• What the task requires:
Only the lines from the line that has "def laid_out_pair() ->" through the line that has "if empty is" should be reproduced, exactly and with both ends kept.

▶

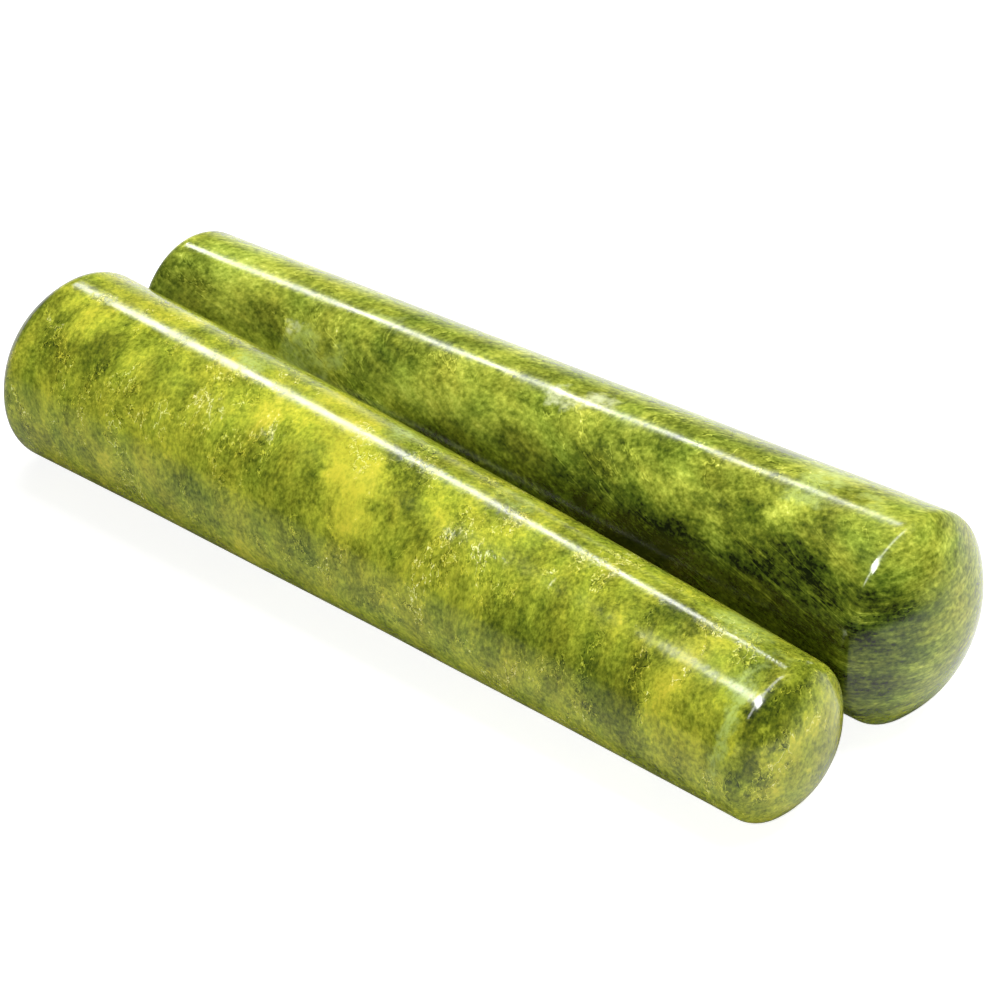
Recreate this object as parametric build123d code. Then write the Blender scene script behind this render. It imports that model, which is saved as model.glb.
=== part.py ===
from build123d import *

import os
from dataclasses import dataclass
from math import asin, atan2, cos, degrees, sin, tan

# A pair of polished jade massage wands, lying side by side, head to tail, on a level surface.
# Millimetres. +X runs along the pair, towards the narrow end of the front wand and the thick
# end of the rear one; +Y runs from the front wand to the rear one; +Z is up from the surface.
# The origin is at the centre of the pair's bounding box, on the surface.

SIDE_GAP = 0.5  # nearest that the two stones come to each other
SPLAY_DEGREES = 0.5  # how far the rear wand opens away from the front one, towards +X
GAP_PASSES = 5  # corrections that bring the stones to SIDE_GAP, each far smaller than the last
MEASURING_SPACE = 10.0  # clear space at which the gap is first measured


@dataclass(frozen=True)
class Wand:
    """One hand-ground wand: a straight taper from a thick end to a narrow one, both domed.

    The diameters are where the taper would meet each dome if the shoulder between them were
    sharp, and a rise is how far a dome stands out from there.
    """

    name: str
    length: float
    thick_diameter: float
    narrow_diameter: float
    thick_rise: float
    narrow_rise: float
    thick_shoulder: float
    narrow_shoulder: float

    @property
    def taper(self) -> float:
        """Angle in radians between the axis and the side of the stone."""
        fall = (self.thick_diameter - self.narrow_diameter) / 2
        return atan2(fall, self.length - self.thick_rise - self.narrow_rise)

    @property
    def tip_height(self) -> float:
        """Height of the thick end's tip above the surface that the stone lies along."""
        return (self.thick_diameter / 2 + self.thick_rise * tan(self.taper)) * cos(self.taper)

    def solid(self) -> Part:
        """The stone about the X axis, with the tip of its thick end at the origin."""
        shoulder_x = self.thick_rise
        far_shoulder_x = self.length - self.narrow_rise
        thick_corner = (shoulder_x, self.thick_diameter / 2)
        narrow_corner = (far_shoulder_x, self.narrow_diameter / 2)
        thick_crown = dome_middle(self.thick_rise, self.thick_diameter / 2)
        narrow_crown = dome_middle(self.narrow_rise, self.narrow_diameter / 2)
        with BuildPart() as stone:
            with BuildSketch():
                with BuildLine():
                    ThreePointArc((0, 0), thick_crown, thick_corner)
                    Line(thick_corner, narrow_corner)
                    ThreePointArc(
                        narrow_corner, (self.length - narrow_crown[0], narrow_crown[1]), (self.length, 0)
                    )
                    Line((self.length, 0), (0, 0))
                make_face()
                fillet(vertices().sort_by_distance(thick_corner).first, self.thick_shoulder)
                fillet(vertices().sort_by_distance(narrow_corner).first, self.narrow_shoulder)
            revolve(axis=Axis.X)
        return stone.part

    def lying(self) -> Part:
        """The stone lying on its side on Z = 0, thick end towards -X, its middle at X = 0."""
        tilt = Rot(0, degrees(self.taper), 0)
        return Pos(-self.length / 2 * cos(self.taper), 0, self.tip_height) * tilt * self.solid()


def dome_middle(rise: float, radius: float) -> tuple[float, float]:
    """The point half way along a dome's arc, from its tip at the origin to (rise, radius)."""
    sphere_radius = (radius**2 + rise**2) / (2 * rise)
    half_angle = asin(radius / sphere_radius) / 2
    return (sphere_radius * (1 - cos(half_angle)), sphere_radius * sin(half_angle))


FRONT_WAND = Wand(
    name="front_wand",
    length=110.0,
    thick_diameter=22.2,
    narrow_diameter=17.7,
    thick_rise=5.5,
    narrow_rise=3.9,
    thick_shoulder=2.2,
    narrow_shoulder=2.6,
)
REAR_WAND = Wand(
    name="rear_wand",
    length=110.8,
    thick_diameter=23.4,
    narrow_diameter=17.2,
    thick_rise=5.4,
    narrow_rise=3.4,
    thick_shoulder=2.0,
    narrow_shoulder=2.0,
)


def laid_out_pair() -> dict[str, Part]:
    """Both stones in the pair's own frame, by name."""
    front = FRONT_WAND.lying()
    turn = Rot(0, 0, 180 + SPLAY_DEGREES)
    side = (FRONT_WAND.thick_diameter + REAR_WAND.thick_diameter) / 2 + MEASURING_SPACE
    rear = Pos(0, side, 0) * turn * REAR_WAND.lying()
    for _ in range(GAP_PASSES):
        rear = Pos(0, SIDE_GAP - front.distance_to(rear), 0) * rear
    box = Compound([front, rear]).bounding_box()
    centre = Pos(-(box.min.X + box.max.X) / 2, -(box.min.Y + box.max.Y) / 2, 0)
    return {FRONT_WAND.name: centre * front, REAR_WAND.name: centre * rear}


os.makedirs("parts", exist_ok=True)
for node, stone in laid_out_pair().items():
    export_step(stone, f"parts/{node}.step")
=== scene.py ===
"""A pair of polished jade massage wands, lying side by side, head to tail, on a white table."""

import logging
from dataclasses import dataclass
from enum import Enum, IntEnum
from math import acos, atan2, ceil, cos, pi, radians, sin, sqrt, tan
from typing import Any, Iterator

import bmesh
import bpy
from mathutils import Euler, Matrix, Vector


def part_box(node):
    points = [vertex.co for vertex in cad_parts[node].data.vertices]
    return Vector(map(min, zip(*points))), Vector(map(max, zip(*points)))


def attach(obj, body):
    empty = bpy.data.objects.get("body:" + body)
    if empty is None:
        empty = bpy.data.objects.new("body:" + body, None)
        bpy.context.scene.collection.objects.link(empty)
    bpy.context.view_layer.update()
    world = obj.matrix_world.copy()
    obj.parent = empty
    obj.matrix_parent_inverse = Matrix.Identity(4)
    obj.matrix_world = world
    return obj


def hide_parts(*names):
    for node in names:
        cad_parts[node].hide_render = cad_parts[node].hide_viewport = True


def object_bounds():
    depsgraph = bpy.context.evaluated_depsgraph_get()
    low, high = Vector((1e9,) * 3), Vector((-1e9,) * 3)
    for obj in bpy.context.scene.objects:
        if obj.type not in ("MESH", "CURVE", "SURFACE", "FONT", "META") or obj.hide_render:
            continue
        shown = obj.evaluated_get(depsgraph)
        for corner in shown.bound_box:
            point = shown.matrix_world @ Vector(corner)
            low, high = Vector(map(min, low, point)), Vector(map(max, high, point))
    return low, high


MM = 0.001
NOISE_SPREAD = (0.3, 0.7)  # nearly all of a noise's values lie between these
CLOUD_FADE = (0.3, 1.3)  # a cloud fades between these shares of its half size
STAIN_GRAIN = (0.32, 0.62)  # grain below the first breaks a stain most, above the second not at all
LEAST_STAIN = 0.2  # what is left of a stain where the grain breaks it most
# A healed crack across, in its own widths from its middle. 0.5 is the level of the stone. The dark dip is
# painted shade beside the crack, and the pale peak is partly the crack's pale crystal and partly a painted
# glint.
CRACK_SHADE_AND_GLINT = ((-2.5, 0.5), (-1.0, 0.2), (0.0, 0.5), (1.0, 1.0), (2.5, 0.5))
# These set a stone's own noises apart from those of its veils, bands and cracks.
STAIN_SHIFT = 41.0
HUE_SHIFT = 57.0
POLISH_SHIFT = 83.0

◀

• Correct answer:
def laid_out_pair() -> dict[str, Part]:
    """Both stones in the pair's own frame, by name."""
    front = FRONT_WAND.lying()
    turn = Rot(0, 0, 180 + SPLAY_DEGREES)
    side = (FRONT_WAND.thick_diameter + REAR_WAND.thick_diameter) / 2 + MEASURING_SPACE
    rear = Pos(0, side, 0) * turn * REAR_WAND.lying()
    for _ in range(GAP_PASSES):
        rear = Pos(0, SIDE_GAP - front.distance_to(rear), 0) * rear
    box = Compound([front, rear]).bounding_box()
    centre = Pos(-(box.min.X + box.max.X) / 2, -(box.min.Y + box.max.Y) / 2, 0)
    return {FRONT_WAND.name: centre * front, REAR_WAND.name: centre * rear}


os.makedirs("parts", exist_ok=True)
for node, stone in laid_out_pair().items():
    export_step(stone, f"parts/{node}.step")
=== scene.py ===
"""A pair of polished jade massage wands, lying side by side, head to tail, on a white table."""

import logging
from dataclasses import dataclass
from enum import Enum, IntEnum
from math import acos, atan2, ceil, cos, pi, radians, sin, sqrt, tan
from typing import Any, Iterator

import bmesh
import bpy
from mathutils import Euler, Matrix, Vector


def part_box(node):
    points = [vertex.co for vertex in cad_parts[node].data.vertices]
    return Vector(map(min, zip(*points))), Vector(map(max, zip(*points)))


def attach(obj, body):
    empty = bpy.data.objects.get("body:" + body)
    if empty is None:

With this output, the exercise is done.